We need to reframe what we value. In this case, the organization wanted to value talent, and losing talent was a bad thing. So, perhaps connecting the “list,” an espoused value, to losing talent and not to executing on an appraisal process might be a good start. At first, this appears to be a negative approach. However, we’re undergoing a cultural “you're missing a thesis statement” here. A thesis statement tells the reader what you're going to say, as well as helps them navigate through the transformation; these steps are just that, steps, and temporal at that, they are not forever. We need to transform the culture one step at a time. Once people do not want to be on the list for losing talent, they will then start to adopt practices that inhibit the loss of good talent like practicing good performance appraisal processes, a consequential benefit.
Three Steps to Adjusting your Organizational Personality
- Identify your Organizational Personality and Associated Behaviors – Go through the exercise earlier in the post.

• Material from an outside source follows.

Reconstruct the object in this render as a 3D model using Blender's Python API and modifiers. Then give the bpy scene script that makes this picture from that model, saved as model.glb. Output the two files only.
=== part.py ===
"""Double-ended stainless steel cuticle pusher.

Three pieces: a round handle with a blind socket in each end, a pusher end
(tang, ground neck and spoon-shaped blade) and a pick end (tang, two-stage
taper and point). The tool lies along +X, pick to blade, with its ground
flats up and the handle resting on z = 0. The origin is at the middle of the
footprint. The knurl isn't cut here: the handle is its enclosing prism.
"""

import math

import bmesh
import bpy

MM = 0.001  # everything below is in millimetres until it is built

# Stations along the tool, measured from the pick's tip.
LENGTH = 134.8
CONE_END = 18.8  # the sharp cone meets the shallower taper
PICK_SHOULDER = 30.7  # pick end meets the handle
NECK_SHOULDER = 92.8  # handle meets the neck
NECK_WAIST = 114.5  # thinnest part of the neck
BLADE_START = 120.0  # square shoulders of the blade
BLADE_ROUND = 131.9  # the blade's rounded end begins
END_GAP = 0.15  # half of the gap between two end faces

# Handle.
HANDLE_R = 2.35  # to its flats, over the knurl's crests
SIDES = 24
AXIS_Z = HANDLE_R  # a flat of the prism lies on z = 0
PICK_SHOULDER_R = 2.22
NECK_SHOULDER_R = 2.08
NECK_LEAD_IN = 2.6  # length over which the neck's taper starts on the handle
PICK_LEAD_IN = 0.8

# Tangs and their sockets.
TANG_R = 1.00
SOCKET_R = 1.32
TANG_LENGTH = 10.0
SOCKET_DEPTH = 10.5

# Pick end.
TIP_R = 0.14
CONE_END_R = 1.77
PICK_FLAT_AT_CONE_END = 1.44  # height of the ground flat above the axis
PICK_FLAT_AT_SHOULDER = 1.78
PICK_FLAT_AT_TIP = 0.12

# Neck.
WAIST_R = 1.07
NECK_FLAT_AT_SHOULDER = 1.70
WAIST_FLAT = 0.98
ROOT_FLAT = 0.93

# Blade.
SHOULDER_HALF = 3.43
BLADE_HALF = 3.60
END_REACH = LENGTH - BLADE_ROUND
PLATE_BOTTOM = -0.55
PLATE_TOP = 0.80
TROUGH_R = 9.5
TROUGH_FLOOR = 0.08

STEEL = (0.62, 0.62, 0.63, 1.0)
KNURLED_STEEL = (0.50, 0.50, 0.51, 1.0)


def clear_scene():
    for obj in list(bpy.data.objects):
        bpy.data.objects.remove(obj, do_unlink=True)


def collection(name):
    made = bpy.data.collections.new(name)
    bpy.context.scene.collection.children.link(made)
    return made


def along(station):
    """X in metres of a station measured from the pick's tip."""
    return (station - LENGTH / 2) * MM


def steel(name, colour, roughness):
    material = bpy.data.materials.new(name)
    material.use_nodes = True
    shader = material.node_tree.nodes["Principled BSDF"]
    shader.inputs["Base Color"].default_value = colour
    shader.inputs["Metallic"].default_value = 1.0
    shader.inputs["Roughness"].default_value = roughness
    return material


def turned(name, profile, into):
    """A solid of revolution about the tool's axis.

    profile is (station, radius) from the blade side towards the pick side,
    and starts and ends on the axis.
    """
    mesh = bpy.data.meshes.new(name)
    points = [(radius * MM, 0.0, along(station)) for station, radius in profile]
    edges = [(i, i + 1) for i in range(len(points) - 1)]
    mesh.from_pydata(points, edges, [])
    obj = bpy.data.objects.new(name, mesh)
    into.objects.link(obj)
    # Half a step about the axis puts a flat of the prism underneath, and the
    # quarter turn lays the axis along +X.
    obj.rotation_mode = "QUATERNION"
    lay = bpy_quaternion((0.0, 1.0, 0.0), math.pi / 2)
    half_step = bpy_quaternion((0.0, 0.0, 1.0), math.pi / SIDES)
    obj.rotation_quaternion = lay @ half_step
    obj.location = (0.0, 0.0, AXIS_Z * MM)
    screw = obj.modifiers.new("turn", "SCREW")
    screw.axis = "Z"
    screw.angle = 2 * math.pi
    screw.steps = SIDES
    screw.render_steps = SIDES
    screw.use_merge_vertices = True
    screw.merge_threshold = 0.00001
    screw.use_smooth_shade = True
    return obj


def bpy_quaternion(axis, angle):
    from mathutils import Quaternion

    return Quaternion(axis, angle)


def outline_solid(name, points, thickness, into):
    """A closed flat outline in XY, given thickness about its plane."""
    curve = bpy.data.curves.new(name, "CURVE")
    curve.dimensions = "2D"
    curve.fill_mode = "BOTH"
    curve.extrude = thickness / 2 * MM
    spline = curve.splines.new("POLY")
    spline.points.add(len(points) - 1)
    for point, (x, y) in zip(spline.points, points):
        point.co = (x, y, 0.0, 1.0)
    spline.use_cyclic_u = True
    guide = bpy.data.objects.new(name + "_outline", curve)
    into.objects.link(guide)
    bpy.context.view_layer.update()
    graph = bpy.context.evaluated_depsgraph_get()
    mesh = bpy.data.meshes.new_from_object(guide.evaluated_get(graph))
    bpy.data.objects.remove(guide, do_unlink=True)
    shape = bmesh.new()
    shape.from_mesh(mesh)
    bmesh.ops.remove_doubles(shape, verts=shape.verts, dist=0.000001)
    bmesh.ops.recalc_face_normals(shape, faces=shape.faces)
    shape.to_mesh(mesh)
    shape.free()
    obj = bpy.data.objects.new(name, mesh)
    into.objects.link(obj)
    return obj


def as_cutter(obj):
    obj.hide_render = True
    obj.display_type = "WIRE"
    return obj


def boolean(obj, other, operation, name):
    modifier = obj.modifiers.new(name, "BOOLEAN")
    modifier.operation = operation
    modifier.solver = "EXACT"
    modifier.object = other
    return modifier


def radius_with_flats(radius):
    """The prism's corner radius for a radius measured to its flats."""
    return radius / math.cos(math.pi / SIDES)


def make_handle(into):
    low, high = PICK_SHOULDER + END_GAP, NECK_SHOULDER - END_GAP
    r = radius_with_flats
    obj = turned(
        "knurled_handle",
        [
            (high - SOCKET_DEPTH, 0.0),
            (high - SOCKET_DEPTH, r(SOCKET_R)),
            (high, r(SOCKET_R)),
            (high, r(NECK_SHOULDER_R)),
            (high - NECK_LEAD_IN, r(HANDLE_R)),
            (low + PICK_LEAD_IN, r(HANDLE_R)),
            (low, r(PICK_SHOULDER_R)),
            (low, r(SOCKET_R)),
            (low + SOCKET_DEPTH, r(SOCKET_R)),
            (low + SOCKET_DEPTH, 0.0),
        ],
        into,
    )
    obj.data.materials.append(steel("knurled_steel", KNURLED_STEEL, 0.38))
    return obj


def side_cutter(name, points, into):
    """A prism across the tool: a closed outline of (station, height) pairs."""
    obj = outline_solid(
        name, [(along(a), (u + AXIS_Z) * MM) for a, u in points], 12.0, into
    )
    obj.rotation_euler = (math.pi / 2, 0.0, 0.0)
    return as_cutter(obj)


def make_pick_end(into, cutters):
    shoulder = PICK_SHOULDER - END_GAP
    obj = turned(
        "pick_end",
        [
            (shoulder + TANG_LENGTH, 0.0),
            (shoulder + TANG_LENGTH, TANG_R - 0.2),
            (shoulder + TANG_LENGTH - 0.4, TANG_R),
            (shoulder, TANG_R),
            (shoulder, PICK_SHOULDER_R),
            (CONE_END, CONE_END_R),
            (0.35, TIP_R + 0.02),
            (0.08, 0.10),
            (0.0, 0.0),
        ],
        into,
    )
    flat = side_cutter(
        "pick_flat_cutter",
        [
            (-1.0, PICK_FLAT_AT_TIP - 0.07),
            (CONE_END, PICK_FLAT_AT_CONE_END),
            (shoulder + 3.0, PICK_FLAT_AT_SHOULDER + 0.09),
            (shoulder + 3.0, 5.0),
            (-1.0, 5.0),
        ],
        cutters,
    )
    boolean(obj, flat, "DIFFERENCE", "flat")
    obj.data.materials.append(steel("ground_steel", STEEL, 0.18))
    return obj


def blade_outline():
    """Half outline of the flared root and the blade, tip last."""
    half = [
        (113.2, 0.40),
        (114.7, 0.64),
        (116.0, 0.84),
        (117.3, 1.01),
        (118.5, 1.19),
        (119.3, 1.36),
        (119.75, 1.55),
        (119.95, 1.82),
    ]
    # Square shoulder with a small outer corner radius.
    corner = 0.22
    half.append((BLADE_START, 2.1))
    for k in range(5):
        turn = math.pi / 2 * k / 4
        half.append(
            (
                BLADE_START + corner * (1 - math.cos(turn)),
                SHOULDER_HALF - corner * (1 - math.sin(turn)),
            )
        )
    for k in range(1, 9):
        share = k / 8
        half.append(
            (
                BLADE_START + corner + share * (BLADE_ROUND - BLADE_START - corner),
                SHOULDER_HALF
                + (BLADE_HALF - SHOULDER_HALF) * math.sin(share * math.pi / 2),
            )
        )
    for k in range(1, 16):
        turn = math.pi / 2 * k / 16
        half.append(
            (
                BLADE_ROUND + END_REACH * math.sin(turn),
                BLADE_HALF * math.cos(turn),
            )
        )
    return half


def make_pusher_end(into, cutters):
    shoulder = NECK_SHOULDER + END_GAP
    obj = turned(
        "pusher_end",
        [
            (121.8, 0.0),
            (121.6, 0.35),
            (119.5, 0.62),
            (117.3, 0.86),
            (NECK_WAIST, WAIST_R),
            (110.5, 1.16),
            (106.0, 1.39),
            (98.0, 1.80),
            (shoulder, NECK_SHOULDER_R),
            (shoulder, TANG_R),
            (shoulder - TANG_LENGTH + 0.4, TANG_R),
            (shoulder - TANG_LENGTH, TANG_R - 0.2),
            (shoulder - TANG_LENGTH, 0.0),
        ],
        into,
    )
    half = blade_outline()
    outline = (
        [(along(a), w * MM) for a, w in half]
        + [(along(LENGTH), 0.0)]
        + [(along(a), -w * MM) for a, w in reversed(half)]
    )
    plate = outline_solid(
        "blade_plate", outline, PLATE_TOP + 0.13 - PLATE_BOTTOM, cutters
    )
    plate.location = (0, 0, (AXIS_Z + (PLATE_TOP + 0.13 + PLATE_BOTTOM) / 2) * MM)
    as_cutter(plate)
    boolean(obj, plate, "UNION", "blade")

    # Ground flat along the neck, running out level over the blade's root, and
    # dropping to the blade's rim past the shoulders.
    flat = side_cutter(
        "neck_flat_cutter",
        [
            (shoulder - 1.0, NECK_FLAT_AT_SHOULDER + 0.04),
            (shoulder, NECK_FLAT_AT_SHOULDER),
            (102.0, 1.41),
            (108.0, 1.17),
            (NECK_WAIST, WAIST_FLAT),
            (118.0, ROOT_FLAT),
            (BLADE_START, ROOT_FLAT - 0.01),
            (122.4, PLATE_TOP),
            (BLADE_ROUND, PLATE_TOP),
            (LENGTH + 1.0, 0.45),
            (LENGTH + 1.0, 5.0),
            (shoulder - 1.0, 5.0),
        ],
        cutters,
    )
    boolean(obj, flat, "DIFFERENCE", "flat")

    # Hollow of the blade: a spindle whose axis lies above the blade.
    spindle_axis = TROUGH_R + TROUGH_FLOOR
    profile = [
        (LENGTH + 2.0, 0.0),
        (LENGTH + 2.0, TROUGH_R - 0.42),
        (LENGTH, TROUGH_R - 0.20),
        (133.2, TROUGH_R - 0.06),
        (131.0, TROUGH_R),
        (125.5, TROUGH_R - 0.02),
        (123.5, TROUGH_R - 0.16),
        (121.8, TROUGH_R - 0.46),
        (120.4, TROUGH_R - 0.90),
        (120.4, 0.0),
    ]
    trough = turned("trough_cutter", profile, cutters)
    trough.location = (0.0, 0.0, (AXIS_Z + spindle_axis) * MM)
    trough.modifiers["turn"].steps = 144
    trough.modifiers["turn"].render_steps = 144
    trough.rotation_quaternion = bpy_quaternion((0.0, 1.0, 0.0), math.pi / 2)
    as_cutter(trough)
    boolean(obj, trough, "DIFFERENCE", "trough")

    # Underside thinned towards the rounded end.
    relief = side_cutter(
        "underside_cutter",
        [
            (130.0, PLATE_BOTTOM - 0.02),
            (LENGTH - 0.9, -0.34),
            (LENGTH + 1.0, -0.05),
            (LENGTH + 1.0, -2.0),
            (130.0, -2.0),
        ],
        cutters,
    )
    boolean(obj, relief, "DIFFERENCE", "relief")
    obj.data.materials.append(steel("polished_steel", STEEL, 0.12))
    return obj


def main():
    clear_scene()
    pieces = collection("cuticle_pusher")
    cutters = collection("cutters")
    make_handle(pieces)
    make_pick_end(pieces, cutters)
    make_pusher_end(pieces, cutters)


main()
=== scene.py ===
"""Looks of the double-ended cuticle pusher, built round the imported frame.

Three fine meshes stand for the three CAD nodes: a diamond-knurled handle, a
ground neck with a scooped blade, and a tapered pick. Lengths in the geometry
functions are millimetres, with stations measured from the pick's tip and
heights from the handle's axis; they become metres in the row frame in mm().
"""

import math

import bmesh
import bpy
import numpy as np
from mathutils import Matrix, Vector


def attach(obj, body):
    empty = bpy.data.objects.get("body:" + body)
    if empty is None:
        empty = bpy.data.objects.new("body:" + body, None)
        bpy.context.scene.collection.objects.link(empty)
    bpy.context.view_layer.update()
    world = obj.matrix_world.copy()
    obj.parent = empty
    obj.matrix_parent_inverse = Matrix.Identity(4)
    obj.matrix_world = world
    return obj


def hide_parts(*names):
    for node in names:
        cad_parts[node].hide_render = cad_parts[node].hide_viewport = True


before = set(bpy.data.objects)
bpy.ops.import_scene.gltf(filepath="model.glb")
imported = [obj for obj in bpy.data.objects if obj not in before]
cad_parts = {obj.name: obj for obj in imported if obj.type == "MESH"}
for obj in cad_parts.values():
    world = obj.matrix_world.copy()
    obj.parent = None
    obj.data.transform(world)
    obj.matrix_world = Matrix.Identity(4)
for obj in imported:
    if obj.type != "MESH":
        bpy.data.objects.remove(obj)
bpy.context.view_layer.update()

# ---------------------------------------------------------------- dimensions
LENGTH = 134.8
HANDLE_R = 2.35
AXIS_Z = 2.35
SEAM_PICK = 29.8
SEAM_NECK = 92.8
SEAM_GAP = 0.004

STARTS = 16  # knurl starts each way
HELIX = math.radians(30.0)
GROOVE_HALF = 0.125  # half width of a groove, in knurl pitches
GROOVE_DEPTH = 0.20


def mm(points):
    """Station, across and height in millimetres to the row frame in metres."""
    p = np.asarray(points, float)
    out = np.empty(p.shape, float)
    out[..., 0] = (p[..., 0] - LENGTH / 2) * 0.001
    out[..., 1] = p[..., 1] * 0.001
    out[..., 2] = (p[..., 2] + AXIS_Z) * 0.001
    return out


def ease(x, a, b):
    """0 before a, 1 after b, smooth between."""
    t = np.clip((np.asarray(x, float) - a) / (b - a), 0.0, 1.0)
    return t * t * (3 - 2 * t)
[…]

What is one word that describes your organizational personality? What behaviors do you see that would give this impression? Are they the policies, procedures and practices themselves, or the unintended consequences from these?
- Map these behaviors to the three levels of organizational culture – Some of these behaviors will map to artifacts such as people leaving early (or late). Others will map to espoused values, such as staying off “the list.” Lastly, some of these behaviors are underlying assumptions, such as getting a raise less than 5 percent means I’m not valued.
- Work backward and change your assumptions – Many times we start with artifacts, such as purchase an LMS, and assume we will all become great employees. We need to understand the basic underlying assumptions and reframe them so we can transform our culture.
Linstead, S., & Höpfl, H. (2000). The aesthetics of organization. London ; Thousand Oaks, Calif.: SAGE Publications.
Schein, E. H. (2010). Organizational culture and leadership (4th ed.). San Francisco: Jossey-Bass.